EU Foreign Affairs Council Fails to Reach Consensus on Ben-Gvir Sanctions

The EU Foreign Affairs Council closed its 15 June 2026 meeting without consensus on sanctioning Israeli National Security Minister Itamar Ben-Gvir, EU High Representative Kaja Kallas confirmed at the post-session press conference — despite a significant number of member states having backed the measure.
The push for EU-level action has been building for weeks. Ben-Gvir's conduct toward activists detained following the interception of a Gaza-bound aid flotilla drew immediate condemnation across several EU capitals. Italy was among the first movers: Foreign Minister Antonio Tajani called for EU sanctions as early as 21 May, and Italian prosecutors subsequently opened a criminal investigation into Ben-Gvir over the same incident, Reuters reported on 9 June. France moved in parallel, banning Ben-Gvir from French territory on 23 May and, alongside Italy, formally calling for a Council-level discussion on sanctions. Ireland took its own unilateral step, imposing travel bans on both Ben-Gvir and Finance Minister Bezalel Smotrich at the national level, Kallas confirmed on 15 June.
A Structural Obstacle, Not a Procedural One
EU sanctions on individuals require unanimity among all 27 member states — the same threshold that has long constrained the bloc's foreign policy on Israel. That rule is not a technicality; it is the load-bearing mechanism of EU external action. When Kallas said there was no consensus, she was describing a political reality in which at least one member state, and likely more, declined to support the measure. She did not name the holdouts.

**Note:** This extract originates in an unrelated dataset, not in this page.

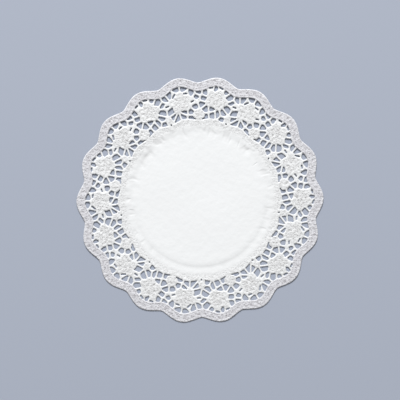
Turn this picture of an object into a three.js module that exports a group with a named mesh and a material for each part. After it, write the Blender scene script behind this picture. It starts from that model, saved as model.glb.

The Council's impasse on Ben-Gvir arrived in the same session devoted to the broader deterioration of security conditions — ongoing hostilities between Israel and Hezbollah, the situation in Gaza, and conditions in the West Bank. That context matters. The bloc did manage to act on West Bank-related abuses in May, sanctioning four entities and three individuals over settler violence. The Ben-Gvir case is different in kind: the minister is a serving cabinet official of a government with which the EU maintains formal relations, and sanctioning him would carry diplomatic weight well beyond the individual designation.
What the Divergence Reflects
The gap between member states acting unilaterally — France's entry ban, Ireland's travel restrictions, Italy's criminal referral — and the bloc failing to coalesce around a common position is not unusual in EU foreign policy, but it is operationally significant. Bilateral measures by individual member states create legal and political inconsistency: Ben-Gvir faces criminal exposure in one jurisdiction, an entry ban in two others, and no EU-wide designation anywhere. For third parties and for Israel's government, that patchwork sends a diluted signal compared to a unified Council decision.
The flotilla incident itself became the trigger precisely because it produced vivid, attributable conduct — footage and testimony involving a named minister — rather than the diffuse institutional responsibility that typically makes individual sanctions hard to pin. That specificity fueled the momentum in Paris, Rome, and Dublin. It was not enough, on 15 June, to pull the full Council across the unanimity threshold.
Whether a consensus eventually forms will depend in part on what happens next in Gaza and Lebanon, and on whether the legal proceedings in Italy generate findings that make inaction politically untenable for the remaining holdouts. The bloc has shown it can move on settler-related designations; the question is whether a minister of a sovereign government partner presents a qualitatively different political cost for the states that blocked this round. Kallas did not indicate a revised timeline for revisiting the question.